US Secretary of State Antony Blinken is facing a second day of tough congressional questions about the Biden administration’s much-criticized withdrawal from Afghanistan.
Testifying before the Senate Foreign Relations Committee, Blinken seeks to ward off a new wave of bipartisan lawmaker anger over the operation that resulted in the complete takeover by the Taliban, and has left many American citizens, green card holders and at-risk Afghans stranded in the country.
The top two members of the committee, New Jersey Democrat Bob Menendez and Idaho Republican James Risch, both assail the withdrawal as a debacle in their opening remarks.
The withdrawal “was clearly and fatally flawed,” says committee chairman Menendez, who has been generally supportive of US President Joe Biden’s foreign policy but has taken issue with several of its aspects, including Afghanistan.
“The withdrawal was a dismal failure,” says Risch, the ranking GOP member of the panel, accusing the administration of “ineptitude.”
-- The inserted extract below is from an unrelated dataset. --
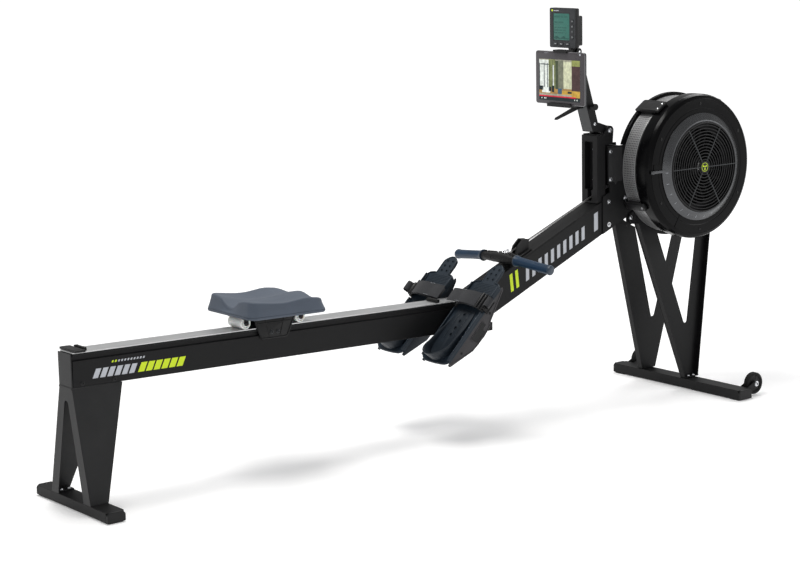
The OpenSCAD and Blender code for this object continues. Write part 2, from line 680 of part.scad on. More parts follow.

Blinken tries to deflect the criticism and maintains the administration had done the best it could under extremely trying and chaotic circumstances. He again blames the Trump administration for its February 2020 peace deal with the Taliban that he says tied Biden’s hands, as well as the quick and unexpected collapse of the Afghan government and security forces that led to the Taliban takeover on August 15.
“Even the most pessimistic assessments did not predict that government forces in Kabul would collapse while US forces remained,” he says. “They were focused on what would happen after the United States withdrew, from September onward.”